Chirurgien, son « matériel clinique » d’expérimentation consistait en de jeunes femmes esclaves qu’il avait acquises. Son journal professionnel est un florilège d’horreurs froidement décrites. Ainsi, il opéra – à vif – trente fois de suite une même personne atteinte d’une fistule vaginale. Au moins treize jeunes adultes lui servirent de cobayes. Il pratiqua également ses « exercices » sur des enfants, dont il « remodelait » les os du crâne – toujours à vif – pour « permettre le développement du cerveau ». Car, selon la théorie raciste, les Noirs étaient moins intelligents car les os de leur crâne se soudaient plus rapidement que ceux des Blancs, comprimant ainsi le cerveau.
Ce qui n’est pas sans rappeler la théorie du « primitivisme »
Fort de ses « succès », Sims a voyagé en Europe, notamment en France où il fut le chirurgien de l’impératrice Eugénie de 1863 à 1866. Il se spécialisa aussi dans l’ablation du clitoris d’épouses « hystériques » de l’aristocratie, à la demande de leur mari.
L’une des pratiques datant de l’esclavagisme a persisté jusqu’à notre époque.
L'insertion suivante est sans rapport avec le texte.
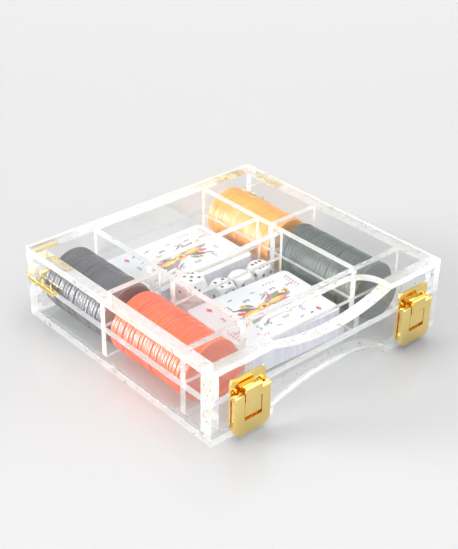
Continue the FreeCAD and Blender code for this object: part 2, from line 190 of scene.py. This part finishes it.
class Nodes:
    """A node tree, with short calls to add and join nodes. An input is given by its name, with _ for a space,
    or by its number as i0, i1 and so on."""

    def __init__(self, tree):
        self.tree = tree

    def node(self, kind, settings=None, **inputs):
        made = self.tree.nodes.new("ShaderNode" + kind)
        for key, value in (settings or {}).items():
            setattr(made, key, value)
        for key, value in inputs.items():
            self.put(made, key.replace("_", " "), value)
        return made

    def put(self, node, key, value):
        by_number = key[0] == "i" and key[1:].isdigit()
        socket = node.inputs[int(key[1:]) if by_number else key]
        if isinstance(value, bpy.types.NodeSocket):
            self.tree.links.new(value, socket)
        else:
            socket.default_value = value

    def maths(self, operation, a, b=0.0):
        return self.node("Math", {"operation": operation}, i0=a, i1=b).outputs[0]

    def vector(self, operation, a, b=(0, 0, 0)):
        return self.node("VectorMath", {"operation": operation}, i0=a, i1=b).outputs[0]

    def split(self, value):
        """The X, Y and Z of a vector."""
        return self.node("SeparateXYZ", Vector=value).outputs

    def ramp(self, value, stops):
        """A colour that runs through the stops, each a place and a colour, as value goes from 0 to 1."""
        ramp = self.node("ValToRGB", Fac=value)
        elements = ramp.color_ramp.elements
        while len(elements) < len(stops):
            elements.new(0.5)
        for element, (at, colour) in zip(elements, stops):
            element.position = at
            element.color = (*colour, 1)
        return ramp.outputs["Color"]

    def spread(self, value, low, high):
        """A number from low to high as value goes from 0 to 1."""
        return self.node("MapRange", i0=value, i3=low, i4=high).outputs[0]


class Shader(Nodes):
    """A material, made by joining nodes."""

    def __init__(self, name):
        self.material = bpy.data.materials.new(name)
        self.material.use_nodes = True
        super().__init__(self.material.node_tree)
        self.tree.nodes.clear()
        self.out = self.tree.nodes.new("ShaderNodeOutputMaterial")

    def place(self):
        """The point in the case's own frame, which moves with the piece."""
        return self.node("TexCoord").outputs["Object"]

    def normal(self):
        """The X, Y and Z of the surface's direction, in the case's own frame."""
        return self.split(self.node("TexCoord").outputs["Normal"])

    def noise(self, scale, detail=2.0, stretch=(1, 1, 1)):
        point = self.vector("MULTIPLY", self.place(), stretch)
        return self.node("TexNoise", Vector=point, Scale=scale, Detail=detail).outputs["Fac"]

    def bump(self, height, strength, distance):
        return self.node("Bump", Height=height, Strength=strength, Distance=distance).outputs[0]

    def principled(self, **inputs):
        return self.node("BsdfPrincipled", **inputs).outputs[0]

    def mix(self, share, a, b):
        return self.node("MixShader", i0=share, i1=a, i2=b).outputs[0]

    def finish(self, surface):
        self.put(self.out, "Surface", surface)
        return self.material


def grey(value):
    return (value, value, value, 1)


# ---------------------------------------------------------------- boxes and contacts

def islands(mesh_object):
    """The box of each separate solid in a node."""
    bm = bmesh.new()
    bm.from_mesh(mesh_object.data)
    bmesh.ops.remove_doubles(bm, verts=bm.verts, dist=WELD)
    seen = set()
    boxes = []
    for start in bm.verts:
        if start in seen:
            continue
        seen.add(start)
        todo = [start]
        points = []
        while todo:
            vert = todo.pop()
            points.append(vert.co.copy())
            for edge in vert.link_edges:
                other = edge.other_vert(vert)
                if other not in seen:
                    seen.add(other)
                    todo.append(other)
        low = Vector([min(p[i] for p in points) for i in range(3)])
        high = Vector([max(p[i] for p in points) for i in range(3)])
        boxes.append((low, high))
    bm.free()
    return boxes


def touches(a, b):
    """Whether two boxes meet, each given as its lowest and highest corner."""
    return all(a[0][i] <= b[1][i] + TOUCH and b[0][i] <= a[1][i] + TOUCH for i in range(3))


def leaf_arms(name):
    """The two arms of a corner hinge's leaf, as boxes."""
    low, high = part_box(name)
    side = 1 if high.x > 0 else -1
    back = cad_bounds[1].y
    wall_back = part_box("base_back_wall")[1].y
    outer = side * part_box("base_back_wall")[1].x
    xs = sorted((outer, outer - side * LEAF_ARM_W))
    side_arm = (Vector((xs[0], low.y, low.z)), Vector((xs[1], wall_back, high.z)))
    back_arm = (Vector((low.x, wall_back - LEAF_ARM_W, low.z)), Vector((high.x, back, high.z)))
    return [side_arm, back_arm]


def neighbours(name):
    """What touches an acrylic sheet of this name, as boxes: the plates and walls glued to it, the sheets that
    meet it where one of the two is a divider, and the metal set into or screwed to it."""
    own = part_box(name)
    body = node_body[name]
    sheets, dividers, metal = [], [], []
    for other in nodes:
        if other == name or node_body[other] != body:
            continue
        if other.startswith(("base_", "lid_")):
            thin = "divider" in other or "divider" in name
            (dividers if thin else sheets).append(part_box(other))
        elif "plate" in other:
            metal.append(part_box(other))
        elif "leaf" in other:
            metal.extend(leaf_arms(other))
        elif "screws" in other:
            metal.extend(islands(nodes[other]))
    return [[b for b in boxes if touches(own, b)] for boxes in (sheets, dividers, metal)]


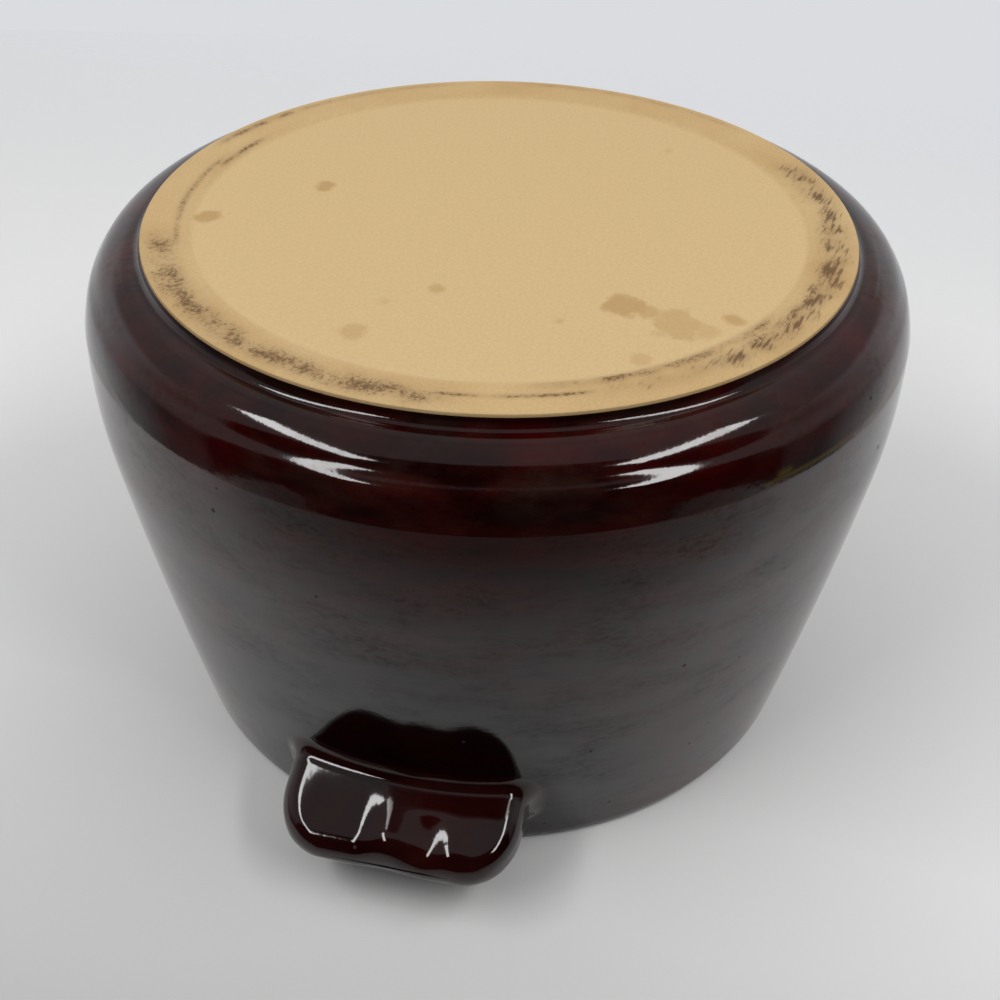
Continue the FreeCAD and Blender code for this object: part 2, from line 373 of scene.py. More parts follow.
# Spots on the foot: where the camera sees them, to the right and down in its picture, their size
# in mm, and strength
STAINS = [
    (208, 213, 2.9, 0.75),
    (325, 183, 2.5, 0.75),
    (350, 328, 3.0, 0.45),
    (437, 285, 1.7, 0.55),
    (625, 303, 4.2, 0.75),
    (649, 309, 2.6, 0.6),
    (679, 321, 5.4, 0.5),
    (705, 329, 3.0, 0.4),
    (735, 317, 2.2, 0.7),
    (640, 355, 2.2, 0.4),
    (384, 298, 1.5, 0.3),
    (560, 318, 1.2, 0.4),
    (668, 148, 1.2, 0.35),
]
PICTURE = 1000  # width and height that such places are counted in
SENSOR = 36.0  # mm

# Soil on the foot's ring: from and to angle as the viewer sees it, 0 being right and 90 away,
# radius of its middle and half its width in mm, and how heavy it is
SOIL = [
    (-170, -98, 75.6, 3.4, 0.95),
    (-150, -112, 75.4, 1.6, 0.55),
    (-160, -146, 78.2, 2.2, 0.7),
    (-200, -165, 72.2, 0.9, 0.9),
    (-212, -196, 70.6, 0.9, 0.9),
    (-226, -206, 77.6, 1.3, 0.9),
    (-260, -224, 77.6, 1.0, 0.55),
    (-106, -76, 74.3, 0.7, 0.95),
    (-84, -66, 71.0, 1.6, 0.6),
    (-76, -40, 70.9, 1.6, 0.95),
    (-64, -30, 75.2, 1.3, 0.6),
    (-50, 4, 73.4, 1.3, 0.9),
    (40, 85, 77.8, 0.8, 0.5),
]
# Scratched-in strokes of soil, given in the same way
STROKES = [
    (-56, 22, 75.0, 3.2, 0.95),
    (-75, -52, 74.5, 2.4, 0.5),
    (-140, -120, 77.0, 2.0, 0.4),
]
SOIL_BACK = 4.0  # degrees before its end at which the soil begins to fade
SOIL_FADE = 5.0  # degrees over which it fades
STROKE_ANGLE = 65.0  # degrees from the viewer's right
STROKE_SIZE = (5 * MM, 0.8 * MM, MM)  # length and width of one stroke


# Where the glaze lies thin: from and to, to the viewer's right of the axis, height over the foot
# and half the width of the band, in mm
THIN = [(50, 92, 15.3, 0.8), (52.5, 56.5, 14.3, 1.3)]


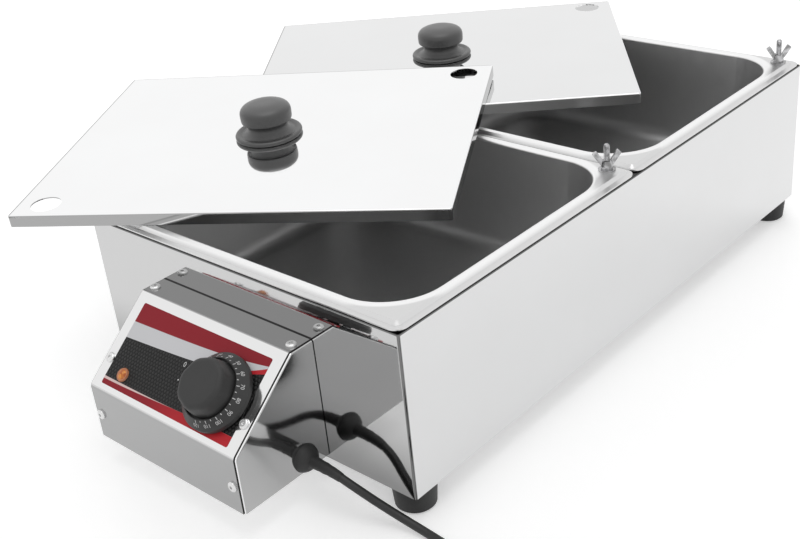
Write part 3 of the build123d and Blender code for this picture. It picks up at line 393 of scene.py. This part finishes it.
floor_white = start_material("floor_white")
white_floor = Shade.node("ShaderNodeBsdfDiffuse", inputs={"Color": grey(floor_level)})
lift = Shade.node("ShaderNodeEmission",
                  inputs={"Color": grey(1), "Strength": floor_lift * looked_at()})
show(Shade.node("ShaderNodeAddShader", inputs={0: white_floor, 1: lift}))
floor = add_alone(bpy.ops.mesh.primitive_plane_add, size=floor_size, location=(0, 0, 0))
floor.name = "floor"
dress(floor_white, floor)

bpy.context.scene.world = start(bpy.data.worlds.new("white_room"))
room_strength = room_level + (1 - room_level) * looked_at()
sky = Shade.node("ShaderNodeBackground", inputs={"Color": grey(1), "Strength": room_strength})
show(sky, "ShaderNodeOutputWorld")


def soft_light(name, stand, width, height, power):
    """A softbox: an area light of the given size and place, aimed at the melter."""
    data = bpy.data.lights.new(name, "AREA")
    data.shape = "RECTANGLE"
    data.size = width
    data.size_y = height
    data.energy = power
    lamp = in_scene(name, data)
    lamp.location = stand
    aim = melter_middle - Vector(stand)
    lamp.rotation_euler = aim.to_track_quat("-Z", "Y").to_euler()
    lamp.visible_camera = False
    return lamp


back_softbox = soft_light("back_softbox", (-1.75, 1.75, 1.5), width=3.0, height=2.0, power=24)
back_softbox.visible_glossy = False
soft_light("top_softbox", (0.3, -0.3, 2.6), width=1.8, height=1.8, power=12)

# Housing: one folded shell of bright stainless sheet with a bar across it, buffed almost to a
# mirror, with faint buffing lines, slow waves and finger smudges. The lids and the control box
# are of the same sheet.
line_relief = 0.004 * mm
wave_relief = 0.6 * mm
line_haze = 0.04
smudge_haze = 0.04
underside_haze = 0.4
lines_along_y = (1, 0.05, 1)
edge_blur = 0.1 * mm
front_low = 20 * mm
front_high = 90 * mm
gasket_edge = 154.5 * mm
# Painted shade: black painted shadow in the gaps, grey on the bends, and the front panel's painted
# reflection, darker low down.
painted_gap_shadow = grey(0.03)
bend_painted_shade = grey(0.18)
front_low_painted_reflection = grey(0.32)
front_high_painted_reflection = grey(0.57)


def axis(letter, vector=None):
    """One part of a vector of the surface: the piece's own place, if no other is given."""
    return Shade.node("ShaderNodeSeparateXYZ", inputs={0: vector or place()}, output=letter)


def facing(letter):
    """One part of the surface's normal."""
    return axis(letter, Shade.node("ShaderNodeNewGeometry", output="Normal"))


def flatness():
    """1 where the surface lies flat, 0 where it stands upright."""
    return abs(facing("Z"))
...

Le docteur Orlando J. Andy, professeur à l’université du Mississippi, recourait, dans les années 1960, à la lobotomie sur des enfants noirs de 6 à 9 ans présentant des problèmes de comportement violent dont, selon l’entendement commun, ils étaient spécifiquement la proie.
Ce qui n’est pas sans rappeler la théorie du « primitivisme » du professeur de psychiatrie Antoine Porot, fondateur de l’École psychiatrique d’Algérie, qui affirmait dans les années 1950 que les « Arabes » d’Afrique du Nord étaient naturellement violents et paresseux du fait de la « faiblesse » de leur lobe frontal. Dénoncé dans « les Damnés de la Terre » par Frantz Fanon, Porot pratiquait la lobotomie (3).
On s’étonne aujourd’hui que des personnes à la peau « noire » soient méfiantes envers la vaccination contre le Covid, aux États-Unis comme notamment dans l’outre-mer français. Ne serait-il pas temps, une bonne fois pour toutes, de donner toute sa place dans les « récits nationaux » à l’histoire véritable du racisme colonial ? (1) Voir « la Couleur du marché. Racisme et néolibéralisme aux États-Unis », de Sylvie Laurent. Le Seuil, 2016. (2) « Le Procès de l’Amérique », de Ta-Nehisi Coates. Éditions Autrement, 2017. (3) « Les Damnés de la Terre », de Frantz Fanon. La Découverte/Poche, 2004.